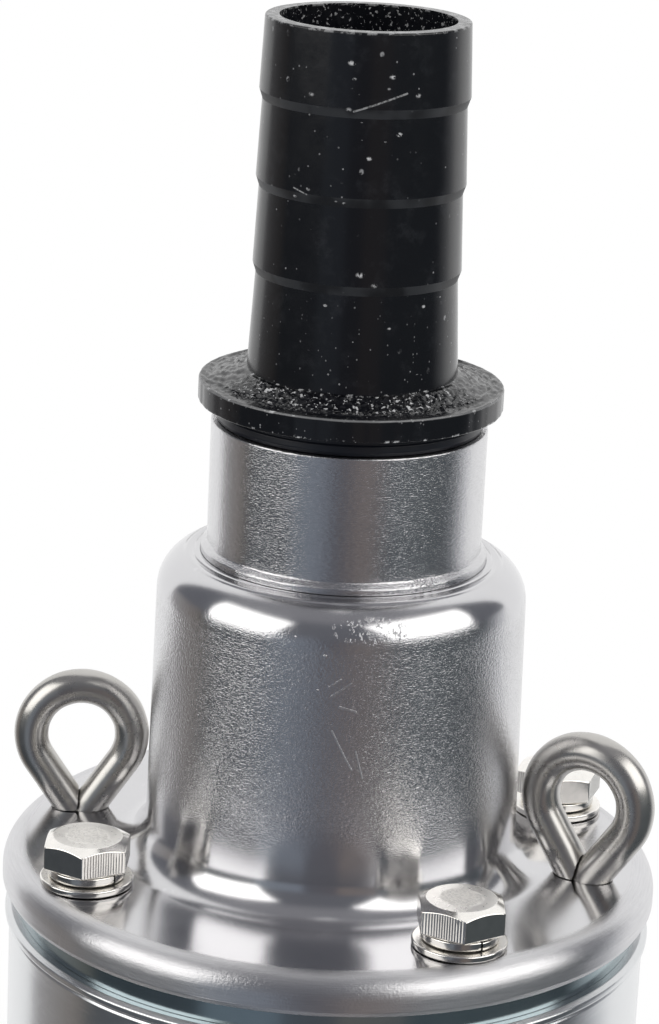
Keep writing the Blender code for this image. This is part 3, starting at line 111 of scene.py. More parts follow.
# Corners of (radius, height, fillet), joined by straight runs and arcs; two fillets that
# meet on a short run share it
def rounded(corners, arcSteps=5, closed=True):
    spots = [Vector(corner[:2]) for corner in corners]
    count = len(corners)
    halves, wanted = [], []
    for index, (x, y, fillet) in enumerate(corners):
        isSharp = fillet <= 0 or (not closed and index in (0, count - 1))
        before, after = spots[index - 1] - spots[index], spots[(index + 1) % count] - spots[index]
        halves.append(1.0 if isSharp else before.angle(after) / 2)
        wanted.append(0.0 if isSharp else fillet / math.tan(halves[index]))
    points = []
    for index, here in enumerate(spots):
        if wanted[index] == 0.0:
            points.append(tuple(here))
            continue
        share = 1.0
        for other in (index - 1, (index + 1) % count):
            run = (spots[other] - here).length
            share = min(share, 0.98 * run / (wanted[index] + wanted[other]))
        before = (spots[index - 1] - here).normalized()
        after = (spots[(index + 1) % count] - here).normalized()
        reach = wanted[index] * share
        radius = reach * math.tan(halves[index])
        centre = here + (before + after).normalized() * radius / math.sin(halves[index])
        start, end = here + before * reach - centre, here + after * reach - centre
        sweep = math.pi - 2 * halves[index]
        if start.x * end.y - start.y * end.x < 0:
            sweep = -sweep
        for step in range(arcSteps + 1):
            angle = sweep * step / arcSteps
            x = start.x * math.cos(angle) - start.y * math.sin(angle)
            y = start.x * math.sin(angle) + start.y * math.cos(angle)
            points.append((centre.x + x, centre.y + y))
    return points


# A closed profile turned about the axis; warp may move each point
def turned(profile, steps=160, warp=None):
    points, faces = [], []
    count = len(profile)
    for step in range(steps):
        angle = tau * step / steps
        for radius, height in profile:
            r, z = warp(radius, angle, height) if warp else (radius, height)
            points.append(Vector((r * math.cos(angle), r * math.sin(angle), z)))
    for step in range(steps):
        after = (step + 1) % steps
        for index in range(count):
            following = (index + 1) % count
            if profile[index][0] == 0 and profile[following][0] == 0:
                continue
            faces.append((step * count + index, after * count + index,
                          after * count + following, step * count + following))
    return points, faces


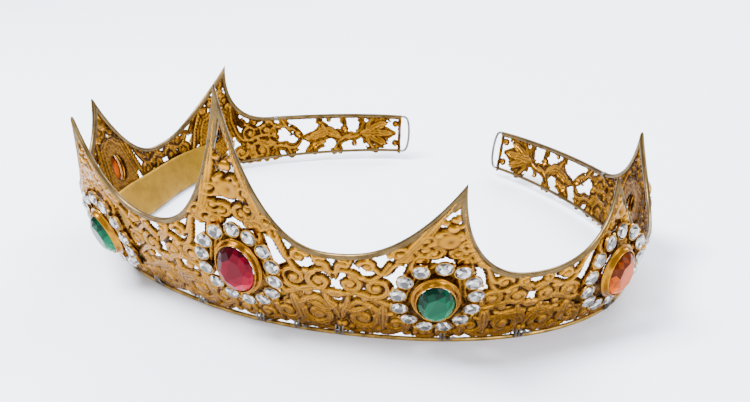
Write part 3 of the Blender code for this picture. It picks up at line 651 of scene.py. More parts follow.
def lay_domes(uu, vv, depth, solid, height):
    """Adds the domes to a grid's metal and height."""
    for dome in DOMES:
        part = window(uu, vv, dome.middle[None], dome.radius + 0.5)
        if uu[part].size:
            gap = np.hypot(uu[part] - dome.middle[0], vv[part] - dome.middle[1]) / dome.radius
            dish = dome.dish * np.exp(-((gap / DISH_WIDTH) ** 2))
            rise = dome.rise * (np.sqrt(np.clip(1 - gap**2, 0, 1)) - dish)
            solid[part] = np.maximum(solid[part], dome.radius * (1 - gap))
            height[part] = np.maximum(height[part], np.where(gap < 1, LIFT + depth * rise, EMPTY))


def spare_ground(uu, vv, away, below_rim):
    """How far inside the plain ground that is left between the gaps each grid point is."""
    share = (vv - foot_height(uu)) / (rim_height(uu) - foot_height(uu))
    rear = REAR_GROUND * np.clip((np.abs(uu) - REAR_GROUND_START) / 5, 0, 1)
    spare = np.maximum(np.interp(share, *GROUND_WIDTH), rear) - away
    spare = np.maximum(spare, INNER_EDGE - below_rim)
    for peak in PEAKS:
        wide, high = halo_line(peak)
        from_stone = np.hypot((uu - peak.station) / wide, (vv - peak.centre) / high)
        spare = np.maximum(spare, HALO_SOLID * (1 - from_stone))
    for outline in GAPS:
        part = window(uu, vv, outline, 1.5)
        if uu[part].size:
            gap = outside(uu[part].ravel(), vv[part].ravel(), outline).reshape(uu[part].shape)
            spare[part] = np.minimum(spare[part], gap)
    return np.maximum(spare, END_BAR - END_STATION + np.abs(uu))


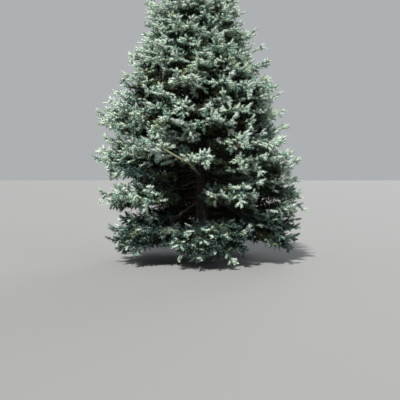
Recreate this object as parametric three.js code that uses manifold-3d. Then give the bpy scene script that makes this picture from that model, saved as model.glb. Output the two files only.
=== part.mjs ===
// A blue spruce, 7 m tall: one trunk to the tip, bare boughs low down, and the crown as separate masses of
// foliage. Millimetres, +Z up. The origin is the centre of the flat cut at ground level, and -Y is the side
// that faces the viewer.
import * as THREE from "three";
import { mergeVertices } from "three/addons/utils/BufferGeometryUtils.js";
import Module from "manifold-3d";

const wasm = await Module();
wasm.setup();

// The trunk: its height, how far its tip leans and how late, and its radius at heights from the ground to
// the tip. Flutes spread into the roots up to FLUTE_TOP.
const HEIGHT = 7000;
const TIP_LEAN_X = -170;
const TIP_LEAN_Y = 60;
const LEAN_CURVE = 1.4;
const TRUNK_PROFILE = [
  { height: 0, radius: 205 },
  { height: 70, radius: 176 },
  { height: 190, radius: 146 },
  { height: 420, radius: 127 },
  { height: 900, radius: 117 },
  { height: 1700, radius: 105 },
  { height: 4000, radius: 62 },
  { height: 5200, radius: 38 },
  { height: 6300, radius: 17 },
  { height: 7000, radius: 5 },
];
const TRUNK_SIDES = 12;
const ROOT_FLUTES = 5;
const FLUTE_DEPTH = 0.16;
const FLUTE_TOP = 420;
const FLUTE_TURN = 0.6;

// Clearances: between touching pieces of wood and foliage, and between two masses of foliage.
const SEAT_GAP = 0.35;
const MASS_GAP = 8;
const LOWEST_FOLIAGE = 14;

// How finely the solids are faceted, and the share of a primitive within which two points are one.
const MASS_AROUND = 9;
const MASS_ALONG = 6;
const BOUGH_SIDES = 6;
const BOUGH_STEPS = 3;
const SAME_POINT = 1e-5;
const POLE = 0.01;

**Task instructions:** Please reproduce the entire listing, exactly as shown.

**Exercise answer:**
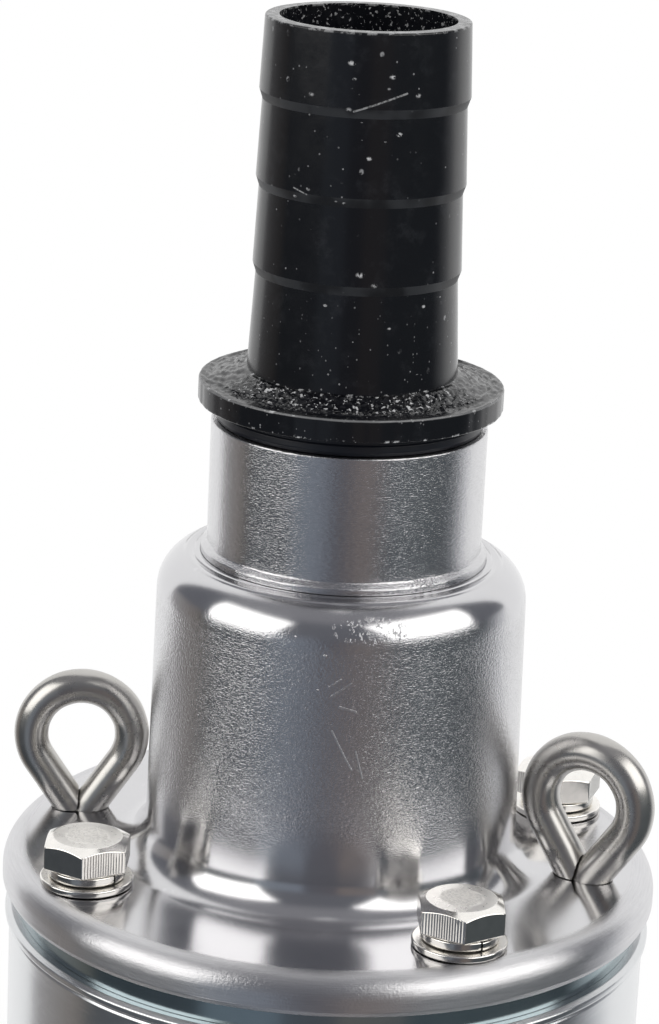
Keep writing the Blender code for this image. This is part 3, starting at line 111 of scene.py. More parts follow.
# Corners of (radius, height, fillet), joined by straight runs and arcs; two fillets that
# meet on a short run share it
def rounded(corners, arcSteps=5, closed=True):
    spots = [Vector(corner[:2]) for corner in corners]
    count = len(corners)
    halves, wanted = [], []
    for index, (x, y, fillet) in enumerate(corners):
        isSharp = fillet <= 0 or (not closed and index in (0, count - 1))
        before, after = spots[index - 1] - spots[index], spots[(index + 1) % count] - spots[index]
        halves.append(1.0 if isSharp else before.angle(after) / 2)
        wanted.append(0.0 if isSharp else fillet / math.tan(halves[index]))
    points = []
    for index, here in enumerate(spots):
        if wanted[index] == 0.0:
            points.append(tuple(here))
            continue
        share = 1.0
        for other in (index - 1, (index + 1) % count):
            run = (spots[other] - here).length
            share = min(share, 0.98 * run / (wanted[index] + wanted[other]))
        before = (spots[index - 1] - here).normalized()
        after = (spots[(index + 1) % count] - here).normalized()
        reach = wanted[index] * share
        radius = reach * math.tan(halves[index])
        centre = here + (before + after).normalized() * radius / math.sin(halves[index])
        start, end = here + before * reach - centre, here + after * reach - centre
        sweep = math.pi - 2 * halves[index]
        if start.x * end.y - start.y * end.x < 0:
            sweep = -sweep
        for step in range(arcSteps + 1):
            angle = sweep * step / arcSteps
            x = start.x * math.cos(angle) - start.y * math.sin(angle)
            y = start.x * math.sin(angle) + start.y * math.cos(angle)
            points.append((centre.x + x, centre.y + y))
    return points


# A closed profile turned about the axis; warp may move each point
def turned(profile, steps=160, warp=None):
    points, faces = [], []
    count = len(profile)
    for step in range(steps):
        angle = tau * step / steps
        for radius, height in profile:
            r, z = warp(radius, angle, height) if warp else (radius, height)
            points.append(Vector((r * math.cos(angle), r * math.sin(angle), z)))
    for step in range(steps):
        after = (step + 1) % steps
        for index in range(count):
            following = (index + 1) % count
            if profile[index][0] == 0 and profile[following][0] == 0:
                continue
            faces.append((step * count + index, after * count + index,
                          after * count + following, step * count + following))
    return points, faces


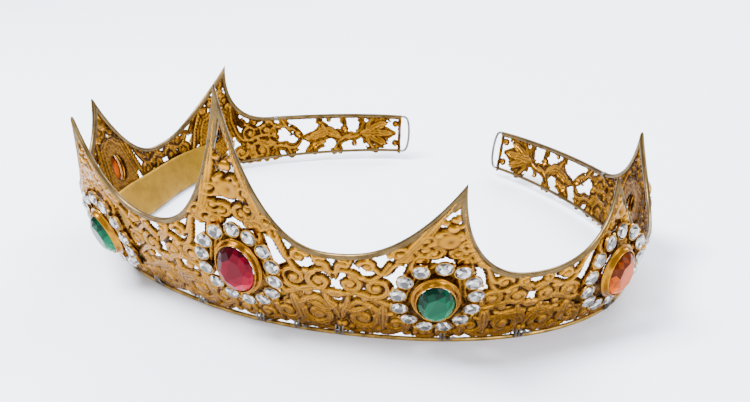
Write part 3 of the Blender code for this picture. It picks up at line 651 of scene.py. More parts follow.
def lay_domes(uu, vv, depth, solid, height):
    """Adds the domes to a grid's metal and height."""
    for dome in DOMES:
        part = window(uu, vv, dome.middle[None], dome.radius + 0.5)
        if uu[part].size:
            gap = np.hypot(uu[part] - dome.middle[0], vv[part] - dome.middle[1]) / dome.radius
            dish = dome.dish * np.exp(-((gap / DISH_WIDTH) ** 2))
            rise = dome.rise * (np.sqrt(np.clip(1 - gap**2, 0, 1)) - dish)
            solid[part] = np.maximum(solid[part], dome.radius * (1 - gap))
            height[part] = np.maximum(height[part], np.where(gap < 1, LIFT + depth * rise, EMPTY))


def spare_ground(uu, vv, away, below_rim):
    """How far inside the plain ground that is left between the gaps each grid point is."""
    share = (vv - foot_height(uu)) / (rim_height(uu) - foot_height(uu))
    rear = REAR_GROUND * np.clip((np.abs(uu) - REAR_GROUND_START) / 5, 0, 1)
    spare = np.maximum(np.interp(share, *GROUND_WIDTH), rear) - away
    spare = np.maximum(spare, INNER_EDGE - below_rim)
    for peak in PEAKS:
        wide, high = halo_line(peak)
        from_stone = np.hypot((uu - peak.station) / wide, (vv - peak.centre) / high)
        spare = np.maximum(spare, HALO_SOLID * (1 - from_stone))
    for outline in GAPS:
        part = window(uu, vv, outline, 1.5)
        if uu[part].size:
            gap = outside(uu[part].ravel(), vv[part].ravel(), outline).reshape(uu[part].shape)
            spare[part] = np.minimum(spare[part], gap)
    return np.maximum(spare, END_BAR - END_STATION + np.abs(uu))


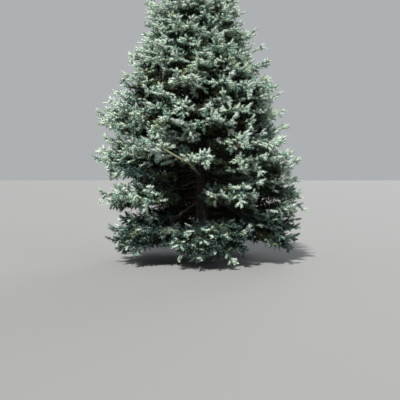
Recreate this object as parametric three.js code that uses manifold-3d. Then give the bpy scene script that makes this picture from that model, saved as model.glb. Output the two files only.
=== part.mjs ===
// A blue spruce, 7 m tall: one trunk to the tip, bare boughs low down, and the crown as separate masses of
// foliage. Millimetres, +Z up. The origin is the centre of the flat cut at ground level, and -Y is the side
// that faces the viewer.
import * as THREE from "three";
import { mergeVertices } from "three/addons/utils/BufferGeometryUtils.js";
import Module from "manifold-3d";

const wasm = await Module();
wasm.setup();

// The trunk: its height, how far its tip leans and how late, and its radius at heights from the ground to
// the tip. Flutes spread into the roots up to FLUTE_TOP.
const HEIGHT = 7000;
const TIP_LEAN_X = -170;
const TIP_LEAN_Y = 60;
const LEAN_CURVE = 1.4;
const TRUNK_PROFILE = [
  { height: 0, radius: 205 },
  { height: 70, radius: 176 },
  { height: 190, radius: 146 },
  { height: 420, radius: 127 },
  { height: 900, radius: 117 },
  { height: 1700, radius: 105 },
  { height: 4000, radius: 62 },
  { height: 5200, radius: 38 },
  { height: 6300, radius: 17 },
  { height: 7000, radius: 5 },
];
const TRUNK_SIDES = 12;
const ROOT_FLUTES = 5;
const FLUTE_DEPTH = 0.16;
const FLUTE_TOP = 420;
const FLUTE_TURN = 0.6;

// Clearances: between touching pieces of wood and foliage, and between two masses of foliage.
const SEAT_GAP = 0.35;
const MASS_GAP = 8;
const LOWEST_FOLIAGE = 14;

// How finely the solids are faceted, and the share of a primitive within which two points are one.
const MASS_AROUND = 9;
const MASS_ALONG = 6;
const BOUGH_SIDES = 6;
const BOUGH_STEPS = 3;
const SAME_POINT = 1e-5;
const POLE = 0.01;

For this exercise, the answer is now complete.